----- Given data

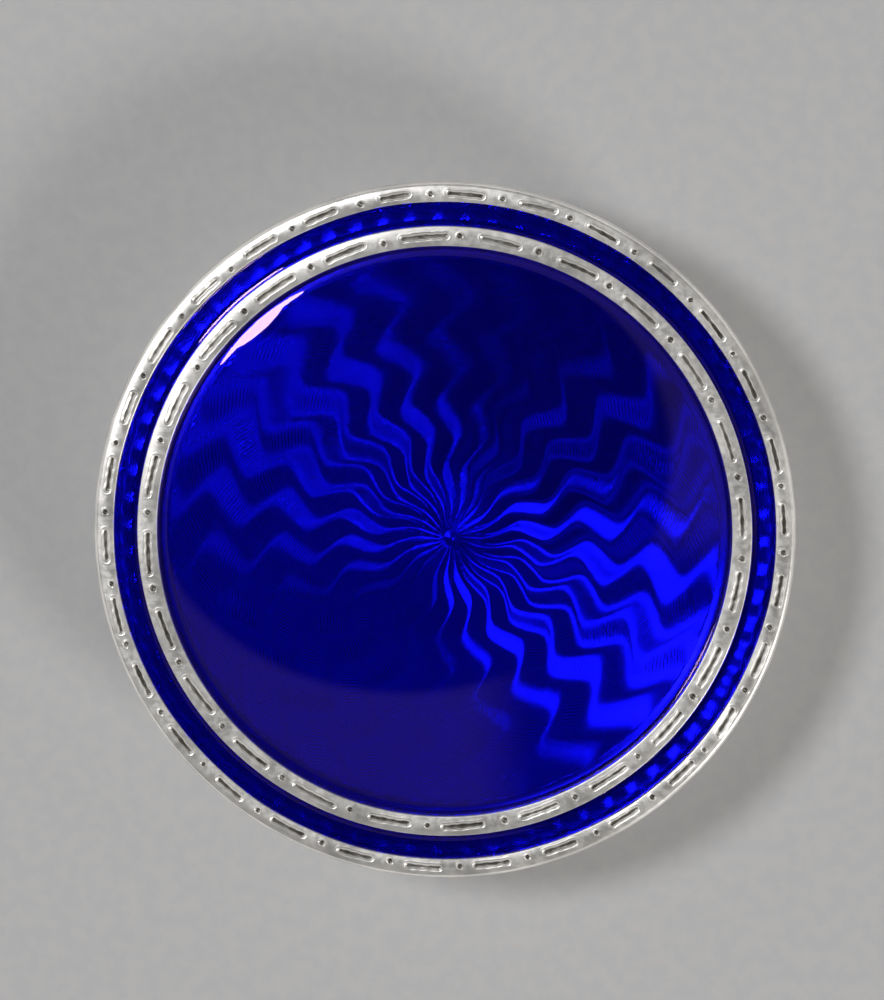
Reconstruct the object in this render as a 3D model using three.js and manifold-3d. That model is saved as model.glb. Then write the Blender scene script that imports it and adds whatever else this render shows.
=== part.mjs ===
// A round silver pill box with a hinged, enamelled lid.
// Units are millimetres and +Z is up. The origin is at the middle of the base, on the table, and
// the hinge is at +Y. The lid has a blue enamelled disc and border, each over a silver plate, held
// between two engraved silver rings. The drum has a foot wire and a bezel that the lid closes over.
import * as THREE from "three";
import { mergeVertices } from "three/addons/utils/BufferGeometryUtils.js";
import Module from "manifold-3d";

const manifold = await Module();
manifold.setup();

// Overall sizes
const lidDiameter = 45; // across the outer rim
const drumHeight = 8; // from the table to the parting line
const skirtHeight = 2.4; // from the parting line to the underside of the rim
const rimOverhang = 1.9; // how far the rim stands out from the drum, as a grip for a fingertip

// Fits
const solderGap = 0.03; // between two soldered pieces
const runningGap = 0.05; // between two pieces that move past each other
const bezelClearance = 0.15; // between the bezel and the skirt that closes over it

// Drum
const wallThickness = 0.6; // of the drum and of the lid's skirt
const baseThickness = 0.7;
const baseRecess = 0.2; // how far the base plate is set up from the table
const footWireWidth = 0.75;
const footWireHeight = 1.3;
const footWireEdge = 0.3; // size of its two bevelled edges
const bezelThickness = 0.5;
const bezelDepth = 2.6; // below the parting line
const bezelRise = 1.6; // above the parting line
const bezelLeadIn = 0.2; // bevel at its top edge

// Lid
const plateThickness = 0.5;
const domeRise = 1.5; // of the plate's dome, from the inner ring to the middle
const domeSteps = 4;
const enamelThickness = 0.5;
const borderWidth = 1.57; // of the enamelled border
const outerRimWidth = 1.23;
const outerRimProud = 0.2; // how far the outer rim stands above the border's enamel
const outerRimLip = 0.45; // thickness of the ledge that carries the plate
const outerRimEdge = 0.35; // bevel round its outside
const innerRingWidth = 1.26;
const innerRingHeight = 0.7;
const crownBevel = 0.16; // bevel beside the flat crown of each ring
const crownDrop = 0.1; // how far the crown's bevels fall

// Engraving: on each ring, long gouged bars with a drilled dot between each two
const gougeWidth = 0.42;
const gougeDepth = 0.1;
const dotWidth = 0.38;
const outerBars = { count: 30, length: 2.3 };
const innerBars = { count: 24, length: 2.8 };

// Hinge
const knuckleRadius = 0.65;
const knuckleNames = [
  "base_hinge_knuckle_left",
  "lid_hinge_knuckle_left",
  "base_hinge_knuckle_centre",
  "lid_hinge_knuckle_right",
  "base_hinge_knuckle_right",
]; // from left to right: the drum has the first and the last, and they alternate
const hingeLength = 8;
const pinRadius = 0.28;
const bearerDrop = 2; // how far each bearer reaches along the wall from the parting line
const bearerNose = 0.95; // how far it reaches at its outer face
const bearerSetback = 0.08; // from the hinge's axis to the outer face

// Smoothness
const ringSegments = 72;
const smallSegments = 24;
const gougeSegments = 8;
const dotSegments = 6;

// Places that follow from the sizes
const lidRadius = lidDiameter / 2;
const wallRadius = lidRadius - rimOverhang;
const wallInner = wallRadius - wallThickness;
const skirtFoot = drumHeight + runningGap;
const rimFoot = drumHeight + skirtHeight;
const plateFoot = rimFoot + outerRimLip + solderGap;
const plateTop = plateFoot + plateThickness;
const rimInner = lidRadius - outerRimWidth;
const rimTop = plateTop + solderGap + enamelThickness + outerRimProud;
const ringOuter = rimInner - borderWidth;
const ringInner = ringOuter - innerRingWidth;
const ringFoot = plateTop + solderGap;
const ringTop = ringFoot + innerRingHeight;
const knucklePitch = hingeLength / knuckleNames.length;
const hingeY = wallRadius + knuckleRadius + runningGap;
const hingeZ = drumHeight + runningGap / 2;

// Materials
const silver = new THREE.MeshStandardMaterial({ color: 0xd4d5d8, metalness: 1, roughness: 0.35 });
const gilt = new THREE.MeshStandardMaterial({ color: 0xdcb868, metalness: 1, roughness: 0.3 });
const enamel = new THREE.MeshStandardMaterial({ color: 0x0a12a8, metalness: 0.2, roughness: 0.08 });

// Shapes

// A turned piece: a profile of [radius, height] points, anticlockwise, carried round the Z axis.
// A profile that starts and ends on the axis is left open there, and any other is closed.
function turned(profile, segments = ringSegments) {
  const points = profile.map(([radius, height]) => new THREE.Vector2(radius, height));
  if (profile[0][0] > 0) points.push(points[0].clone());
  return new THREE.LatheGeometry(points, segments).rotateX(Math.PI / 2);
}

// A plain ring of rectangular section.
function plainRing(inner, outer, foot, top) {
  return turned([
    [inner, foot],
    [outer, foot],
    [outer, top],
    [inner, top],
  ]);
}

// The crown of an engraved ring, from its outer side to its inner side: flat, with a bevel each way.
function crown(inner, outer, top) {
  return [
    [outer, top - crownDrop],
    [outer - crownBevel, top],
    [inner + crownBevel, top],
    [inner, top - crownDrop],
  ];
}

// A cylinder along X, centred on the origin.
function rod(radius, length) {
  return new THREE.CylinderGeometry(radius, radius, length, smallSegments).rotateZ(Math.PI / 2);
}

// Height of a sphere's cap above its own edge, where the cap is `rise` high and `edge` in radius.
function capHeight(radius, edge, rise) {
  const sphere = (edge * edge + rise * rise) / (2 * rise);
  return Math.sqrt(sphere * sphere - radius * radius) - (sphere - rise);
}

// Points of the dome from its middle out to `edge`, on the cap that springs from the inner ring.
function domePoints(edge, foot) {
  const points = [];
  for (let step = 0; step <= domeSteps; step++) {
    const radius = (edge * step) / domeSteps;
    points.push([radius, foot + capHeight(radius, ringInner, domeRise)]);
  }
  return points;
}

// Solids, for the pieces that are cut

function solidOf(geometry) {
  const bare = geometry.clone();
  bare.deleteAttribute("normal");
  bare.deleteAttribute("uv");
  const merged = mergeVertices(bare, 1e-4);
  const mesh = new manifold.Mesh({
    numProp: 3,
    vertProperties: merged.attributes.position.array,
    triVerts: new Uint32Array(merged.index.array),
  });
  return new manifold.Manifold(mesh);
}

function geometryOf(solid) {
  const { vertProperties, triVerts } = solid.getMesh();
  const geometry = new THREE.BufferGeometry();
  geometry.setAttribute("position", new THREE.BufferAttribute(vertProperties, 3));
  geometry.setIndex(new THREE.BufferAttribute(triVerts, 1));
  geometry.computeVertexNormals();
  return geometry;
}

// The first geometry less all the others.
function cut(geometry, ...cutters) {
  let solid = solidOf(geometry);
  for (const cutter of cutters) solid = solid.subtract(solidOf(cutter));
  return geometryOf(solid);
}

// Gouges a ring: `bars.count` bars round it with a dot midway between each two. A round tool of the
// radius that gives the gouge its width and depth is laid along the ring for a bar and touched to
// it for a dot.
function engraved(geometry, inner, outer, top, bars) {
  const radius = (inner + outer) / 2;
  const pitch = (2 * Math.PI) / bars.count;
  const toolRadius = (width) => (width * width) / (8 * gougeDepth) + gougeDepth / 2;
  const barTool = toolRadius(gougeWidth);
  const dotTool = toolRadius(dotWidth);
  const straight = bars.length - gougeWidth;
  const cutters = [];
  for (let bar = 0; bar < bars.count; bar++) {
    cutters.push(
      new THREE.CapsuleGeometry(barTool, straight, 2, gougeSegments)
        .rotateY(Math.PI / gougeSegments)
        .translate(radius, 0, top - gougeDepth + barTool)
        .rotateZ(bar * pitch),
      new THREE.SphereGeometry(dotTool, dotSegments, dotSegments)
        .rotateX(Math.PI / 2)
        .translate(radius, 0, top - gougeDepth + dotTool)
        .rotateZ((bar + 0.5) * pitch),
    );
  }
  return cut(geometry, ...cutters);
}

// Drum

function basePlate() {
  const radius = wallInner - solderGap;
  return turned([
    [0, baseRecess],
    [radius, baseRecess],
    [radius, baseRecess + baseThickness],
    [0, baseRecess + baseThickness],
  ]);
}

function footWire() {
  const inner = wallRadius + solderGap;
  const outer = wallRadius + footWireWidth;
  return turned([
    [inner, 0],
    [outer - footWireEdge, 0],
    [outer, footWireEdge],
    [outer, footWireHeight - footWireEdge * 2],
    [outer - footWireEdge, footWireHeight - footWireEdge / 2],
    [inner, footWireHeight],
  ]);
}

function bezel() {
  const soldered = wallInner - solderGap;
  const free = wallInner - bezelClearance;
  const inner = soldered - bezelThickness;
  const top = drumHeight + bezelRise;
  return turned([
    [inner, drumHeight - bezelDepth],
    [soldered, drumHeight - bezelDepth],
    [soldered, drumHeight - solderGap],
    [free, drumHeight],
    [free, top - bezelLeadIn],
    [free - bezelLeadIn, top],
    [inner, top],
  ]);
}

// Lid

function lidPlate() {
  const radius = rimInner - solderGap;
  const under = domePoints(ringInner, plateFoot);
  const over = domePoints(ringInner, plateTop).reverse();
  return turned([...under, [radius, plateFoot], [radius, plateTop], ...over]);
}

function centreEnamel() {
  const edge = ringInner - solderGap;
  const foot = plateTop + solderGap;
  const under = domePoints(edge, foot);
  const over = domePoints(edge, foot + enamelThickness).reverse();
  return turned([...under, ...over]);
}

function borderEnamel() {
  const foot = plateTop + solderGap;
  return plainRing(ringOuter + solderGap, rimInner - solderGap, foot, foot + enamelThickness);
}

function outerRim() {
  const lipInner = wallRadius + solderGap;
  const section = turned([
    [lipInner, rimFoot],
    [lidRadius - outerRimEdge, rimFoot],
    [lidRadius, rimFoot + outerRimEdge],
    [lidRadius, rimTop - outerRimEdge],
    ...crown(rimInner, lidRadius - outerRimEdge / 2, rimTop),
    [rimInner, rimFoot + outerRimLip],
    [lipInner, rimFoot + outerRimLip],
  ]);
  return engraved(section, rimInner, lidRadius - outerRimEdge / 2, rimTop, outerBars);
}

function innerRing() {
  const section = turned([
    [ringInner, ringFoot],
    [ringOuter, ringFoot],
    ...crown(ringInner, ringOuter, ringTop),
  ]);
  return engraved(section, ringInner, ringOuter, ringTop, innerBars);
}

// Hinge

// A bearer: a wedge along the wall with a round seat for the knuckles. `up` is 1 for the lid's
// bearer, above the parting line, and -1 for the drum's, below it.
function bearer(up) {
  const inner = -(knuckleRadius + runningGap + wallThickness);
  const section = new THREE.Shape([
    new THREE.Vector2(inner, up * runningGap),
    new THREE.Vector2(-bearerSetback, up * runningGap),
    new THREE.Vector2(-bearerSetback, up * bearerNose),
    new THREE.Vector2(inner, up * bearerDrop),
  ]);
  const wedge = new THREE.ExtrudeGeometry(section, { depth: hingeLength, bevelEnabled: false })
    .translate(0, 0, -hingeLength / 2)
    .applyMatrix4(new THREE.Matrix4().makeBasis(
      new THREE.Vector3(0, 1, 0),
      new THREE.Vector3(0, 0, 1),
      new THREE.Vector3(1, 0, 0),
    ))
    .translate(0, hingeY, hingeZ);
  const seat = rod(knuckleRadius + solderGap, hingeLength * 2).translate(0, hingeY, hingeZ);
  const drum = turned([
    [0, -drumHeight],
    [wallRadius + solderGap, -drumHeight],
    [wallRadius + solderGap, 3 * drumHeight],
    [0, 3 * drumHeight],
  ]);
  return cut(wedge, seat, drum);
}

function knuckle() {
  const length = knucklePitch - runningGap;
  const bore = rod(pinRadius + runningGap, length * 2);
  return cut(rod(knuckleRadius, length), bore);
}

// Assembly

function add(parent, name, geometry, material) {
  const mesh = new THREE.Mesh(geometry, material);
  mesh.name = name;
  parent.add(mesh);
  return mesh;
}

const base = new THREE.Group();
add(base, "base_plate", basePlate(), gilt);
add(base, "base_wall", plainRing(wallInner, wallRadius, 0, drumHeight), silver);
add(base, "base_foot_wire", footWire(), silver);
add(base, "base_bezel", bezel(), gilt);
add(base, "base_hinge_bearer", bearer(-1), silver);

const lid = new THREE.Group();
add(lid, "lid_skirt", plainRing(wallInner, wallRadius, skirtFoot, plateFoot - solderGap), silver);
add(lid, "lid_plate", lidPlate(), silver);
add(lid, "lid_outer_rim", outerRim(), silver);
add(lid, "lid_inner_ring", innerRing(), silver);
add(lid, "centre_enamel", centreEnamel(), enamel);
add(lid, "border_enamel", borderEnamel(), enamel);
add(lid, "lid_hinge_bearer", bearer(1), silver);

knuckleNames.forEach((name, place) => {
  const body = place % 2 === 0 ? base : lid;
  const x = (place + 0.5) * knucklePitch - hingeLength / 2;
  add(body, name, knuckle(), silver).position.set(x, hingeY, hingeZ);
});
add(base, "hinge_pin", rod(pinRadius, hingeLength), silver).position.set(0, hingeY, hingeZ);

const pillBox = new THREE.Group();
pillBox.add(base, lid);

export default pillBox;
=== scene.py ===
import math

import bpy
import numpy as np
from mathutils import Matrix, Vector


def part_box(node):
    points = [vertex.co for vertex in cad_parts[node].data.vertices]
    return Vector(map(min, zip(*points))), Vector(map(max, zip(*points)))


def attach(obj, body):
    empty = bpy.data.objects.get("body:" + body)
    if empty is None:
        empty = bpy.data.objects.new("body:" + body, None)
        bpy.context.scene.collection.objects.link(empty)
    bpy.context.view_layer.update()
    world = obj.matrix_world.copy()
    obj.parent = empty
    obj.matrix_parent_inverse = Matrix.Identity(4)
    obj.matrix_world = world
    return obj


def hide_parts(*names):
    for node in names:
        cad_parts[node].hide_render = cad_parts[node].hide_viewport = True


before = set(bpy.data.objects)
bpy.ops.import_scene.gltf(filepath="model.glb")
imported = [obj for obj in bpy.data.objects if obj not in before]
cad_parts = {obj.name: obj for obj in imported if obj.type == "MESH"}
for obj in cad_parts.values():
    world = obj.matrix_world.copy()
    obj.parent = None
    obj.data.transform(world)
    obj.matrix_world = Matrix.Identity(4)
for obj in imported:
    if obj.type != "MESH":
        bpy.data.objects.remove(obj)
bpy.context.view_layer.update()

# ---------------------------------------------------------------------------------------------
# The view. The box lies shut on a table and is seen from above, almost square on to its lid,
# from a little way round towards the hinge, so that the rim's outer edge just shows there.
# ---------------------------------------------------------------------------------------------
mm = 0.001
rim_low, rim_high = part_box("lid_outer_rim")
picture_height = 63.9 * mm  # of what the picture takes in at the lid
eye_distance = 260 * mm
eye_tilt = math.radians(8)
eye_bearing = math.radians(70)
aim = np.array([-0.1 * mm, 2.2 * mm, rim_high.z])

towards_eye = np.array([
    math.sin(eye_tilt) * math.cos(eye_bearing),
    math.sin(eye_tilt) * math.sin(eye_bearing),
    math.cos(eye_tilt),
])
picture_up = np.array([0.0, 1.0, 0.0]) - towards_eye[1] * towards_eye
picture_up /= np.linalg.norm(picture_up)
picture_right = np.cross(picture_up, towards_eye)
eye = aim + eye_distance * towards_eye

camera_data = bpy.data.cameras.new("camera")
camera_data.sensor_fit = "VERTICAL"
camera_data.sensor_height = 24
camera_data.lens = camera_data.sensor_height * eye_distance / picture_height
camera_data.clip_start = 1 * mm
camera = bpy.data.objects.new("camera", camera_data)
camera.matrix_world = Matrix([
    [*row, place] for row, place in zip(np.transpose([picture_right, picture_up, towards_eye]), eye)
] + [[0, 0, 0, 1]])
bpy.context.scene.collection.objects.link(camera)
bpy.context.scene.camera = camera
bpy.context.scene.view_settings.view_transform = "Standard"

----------

▶ _Written task_:
From the first line of the data above to the line holding "const bezelClearance = 0.15;", reproduce each line exactly; emit no other lines.

▶ _Completed task_:
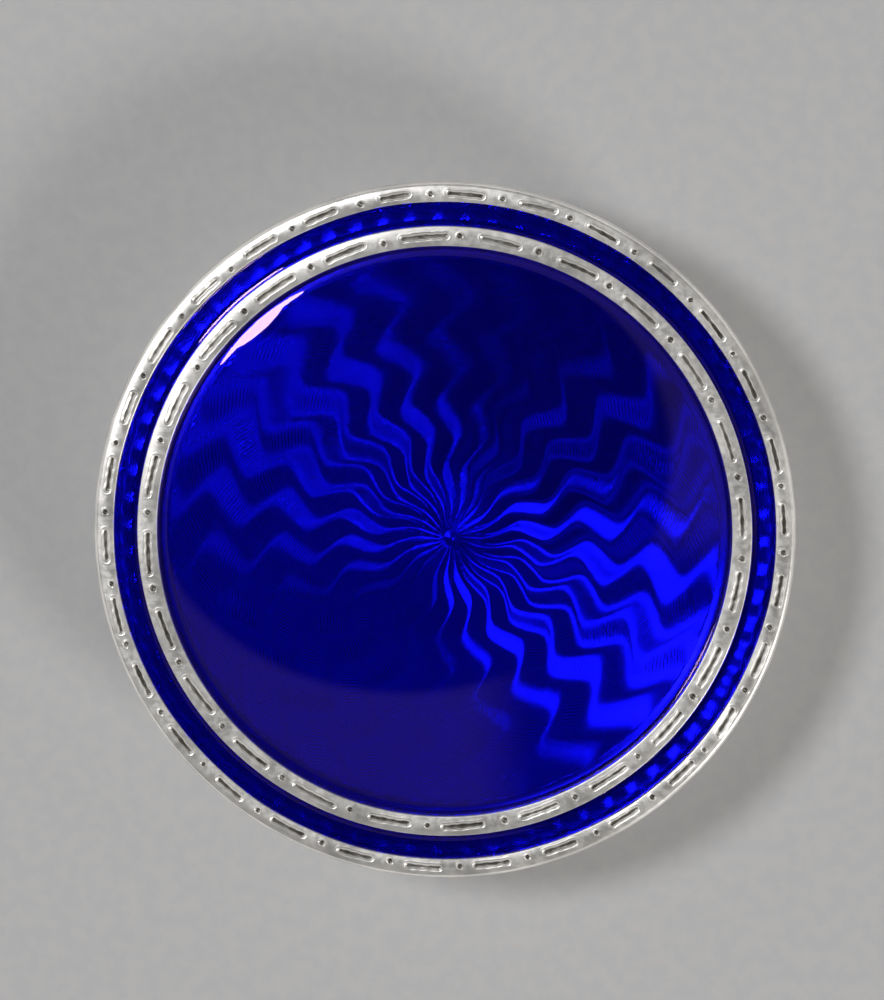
Reconstruct the object in this render as a 3D model using three.js and manifold-3d. That model is saved as model.glb. Then write the Blender scene script that imports it and adds whatever else this render shows.
=== part.mjs ===
// A round silver pill box with a hinged, enamelled lid.
// Units are millimetres and +Z is up. The origin is at the middle of the base, on the table, and
// the hinge is at +Y. The lid has a blue enamelled disc and border, each over a silver plate, held
// between two engraved silver rings. The drum has a foot wire and a bezel that the lid closes over.
import * as THREE from "three";
import { mergeVertices } from "three/addons/utils/BufferGeometryUtils.js";
import Module from "manifold-3d";

const manifold = await Module();
manifold.setup();

// Overall sizes
const lidDiameter = 45; // across the outer rim
const drumHeight = 8; // from the table to the parting line
const skirtHeight = 2.4; // from the parting line to the underside of the rim
const rimOverhang = 1.9; // how far the rim stands out from the drum, as a grip for a fingertip

// Fits
const solderGap = 0.03; // between two soldered pieces
const runningGap = 0.05; // between two pieces that move past each other
const bezelClearance = 0.15; // between the bezel and the skirt that closes over it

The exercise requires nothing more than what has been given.